Early Warning Reporting Disclosure

On completion of the Acquisition, Ptolemy Capital holds more than 10% of the issued and outstanding common shares of the Company on a partially diluted basis. Prior to the acquisition of the Consideration Shares, Ptolemy Capital did not own any common shares of the Company. After the acquisition of the Consideration Shares, Ptolemy Capital owns 70,844,062 common shares of the Company, representing 31.31% of all issued and outstanding common shares on an undiluted basis, based upon 226,259,027 common shares issued and outstanding at the time of this news release.

The Consideration Shares acquired by Ptolemy Capital will be held for investment purposes, and depending on market and other conditions, Ptolemy Capital may from time to time in the future increase or decrease its ownership, control or direction over securities of the Company through market transactions, private agreements, or otherwise.

As the number of common shares owned or controlled, directly or indirectly by Ptolemy Capital after the completion of the Acquisition exceeds 10% of the then issued and outstanding common shares of the Company on a partially diluted basis, in satisfaction of the requirements of the National Instrument 62-104 – Take-Over Bids And Issuer Bids and National Instrument 62-103 – The Early Warning System and Related Take-Over Bid and Insider Reporting Issues, an early warning report will be filed under the Company's SEDAR+ profile at www.sedarplus.ca.

About Fitzroy Minerals

Fitzroy Minerals is focused on exploring and developing mineral assets with substantial upside potential in the Americas.
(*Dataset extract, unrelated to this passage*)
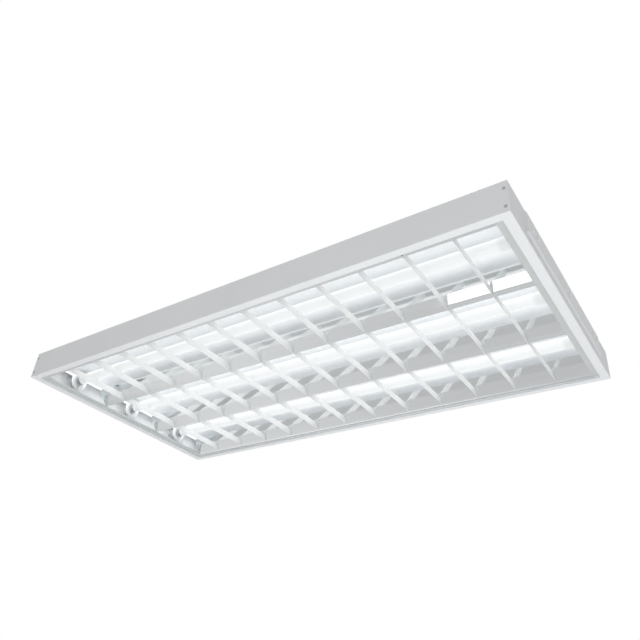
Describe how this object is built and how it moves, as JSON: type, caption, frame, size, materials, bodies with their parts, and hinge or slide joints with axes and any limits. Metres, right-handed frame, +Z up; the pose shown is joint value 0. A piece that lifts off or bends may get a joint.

The Company’s current property portfolio includes the Caballos Copper and Polimet Gold-Copper-Silver projects located in Valparaiso, Chile, and the Taquetren Gold project located in Rio Negro, Argentina, as well as the Cariboo project in British Columbia, Canada. Fitzroy Minerals’ shares are listed on the TSX Venture Exchange under the symbol FTZ and on the OTCQB under the symbol FTZFF.

On behalf of Fitzroy Minerals Inc.

Merlin Marr-Johnson
President and CEO

For further information, please contact:

Merlin Marr-Johnson
mmj@fitzroyminerals.com
+44 7803 712280

For more information on Fitzroy Minerals, please visit the Company's website: www.fitzroyminerals.com

This press release does not constitute an offer to sell or a solicitation of an offer to buy any of the securities in the United States. The securities have not been and will not be registered under the United States Securities Act of 1933, as amended, or any state securities laws and may not be offered or sold within the United States or to or for the account or benefit of a U.S. person (as defined in Regulation S under the United States Securities Act) unless registered under the U.S. Securities Act and applicable state securities laws or an exemption from such registration is available.
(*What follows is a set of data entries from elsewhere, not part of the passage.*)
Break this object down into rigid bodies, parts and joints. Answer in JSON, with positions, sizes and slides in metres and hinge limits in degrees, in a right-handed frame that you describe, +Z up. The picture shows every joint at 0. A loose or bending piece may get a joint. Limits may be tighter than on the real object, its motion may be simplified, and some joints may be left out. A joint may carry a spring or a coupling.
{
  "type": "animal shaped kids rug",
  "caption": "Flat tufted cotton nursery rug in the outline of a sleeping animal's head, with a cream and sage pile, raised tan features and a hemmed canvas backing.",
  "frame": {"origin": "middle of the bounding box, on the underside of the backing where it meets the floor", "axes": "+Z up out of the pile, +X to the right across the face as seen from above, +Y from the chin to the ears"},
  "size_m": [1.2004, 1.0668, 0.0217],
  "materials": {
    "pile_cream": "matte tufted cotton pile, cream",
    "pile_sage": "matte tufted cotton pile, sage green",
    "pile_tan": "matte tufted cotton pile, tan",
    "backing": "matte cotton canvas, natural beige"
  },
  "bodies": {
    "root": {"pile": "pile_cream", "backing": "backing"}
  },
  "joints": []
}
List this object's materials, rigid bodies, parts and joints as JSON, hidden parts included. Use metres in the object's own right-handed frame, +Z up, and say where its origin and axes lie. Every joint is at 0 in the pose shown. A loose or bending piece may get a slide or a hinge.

Neither Exchange nor its Regulation Services Provider (as that term is defined in the policies of the Exchange) accepts responsibility for the adequacy or accuracy of this release.
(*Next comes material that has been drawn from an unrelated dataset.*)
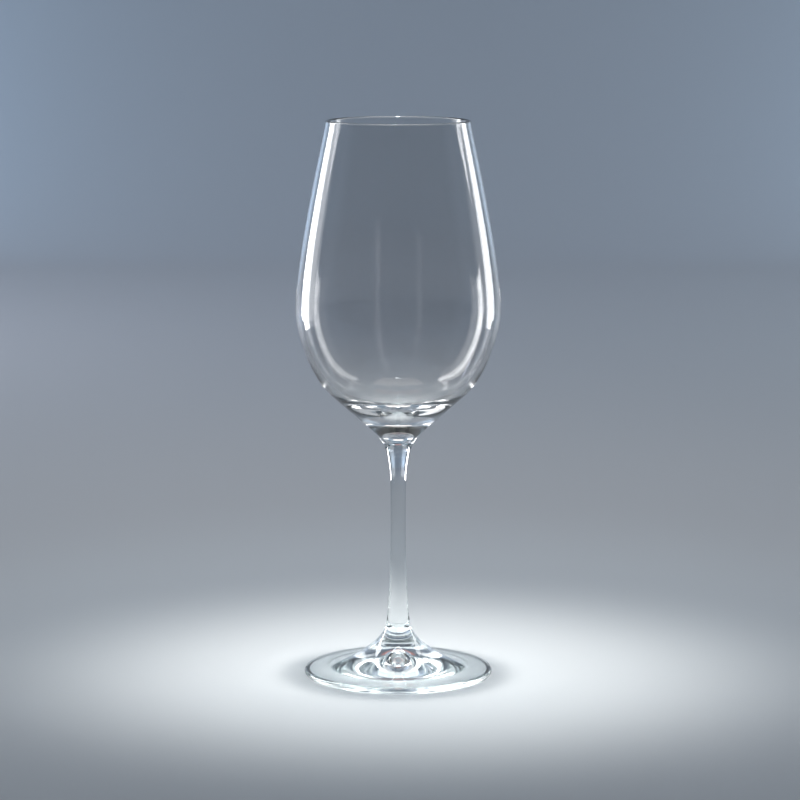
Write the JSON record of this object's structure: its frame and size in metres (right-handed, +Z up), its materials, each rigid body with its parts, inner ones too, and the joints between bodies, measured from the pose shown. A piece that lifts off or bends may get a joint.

CAUTIONARY STATEMENT REGARDING FORWARD-LOOKING INFORMATION

This news release includes certain statements and information that constitute forward-looking information within the meaning of applicable Canadian securities laws. All statements in this news release, other than statements of historical facts are forward-looking statements. Such forward-looking statements and forward-looking information specifically include, but are not limited to, statements that relate to the completion of the Acquisition and the Concurrent Financing, use of the proceeds of the Concurrent Financing, and timely receipt of all necessary approvals, including any requisite approval of the Exchange.

Statements contained in this release that are not historical facts are forward-looking statements that involve various risks and uncertainty affecting the business of the Company. Such statements can generally, but not always, be identified by words such as "expects", "plans", "anticipates", "intends", "estimates", "forecasts", "schedules", "prepares", "potential" and similar expressions, or that events or conditions "will", "would", "may", "could" or "should" occur. All statements that describe the Company's plans relating to operations and potential strategic opportunities are forward-looking statements under applicable securities laws. These statements address future events and conditions and are reliant on assumptions made by the Company's management, and so involve inherent risks and uncertainties, as disclosed in the Company's periodic filings with Canadian securities regulators. As a result of these risks and uncertainties, and the assumptions underlying the forward-looking information, actual results could materially differ from those currently projected, and there is no representation by the Company that the actual results realized in the future will be the same in whole or in part as those presented herein. the Company disclaims any intent or obligation to update forward-looking statements or information except as required by law. Readers are referred to the additional information regarding the Company's business contained in the Company's reports filed with the securities regulatory authorities in Canada. Although the Company has attempted to identify important factors that could cause actual actions, events, or results to differ materially from those described in forward-looking statements, there may be other factors that could cause actions, events or results not to be as anticipated, estimated or intended. For more information on the Company and the risks and challenges of its business, investors should review the Company's filings that are available at www.sedar.com.

The Company provides no assurance that forward-looking statements and information will prove to be accurate, as actual results and future events could differ materially from those anticipated in such statements or information. Accordingly, readers should not place undue reliance on forward-looking statements or information. The Company does not undertake to update any for-ward looking statements, other than as required by law.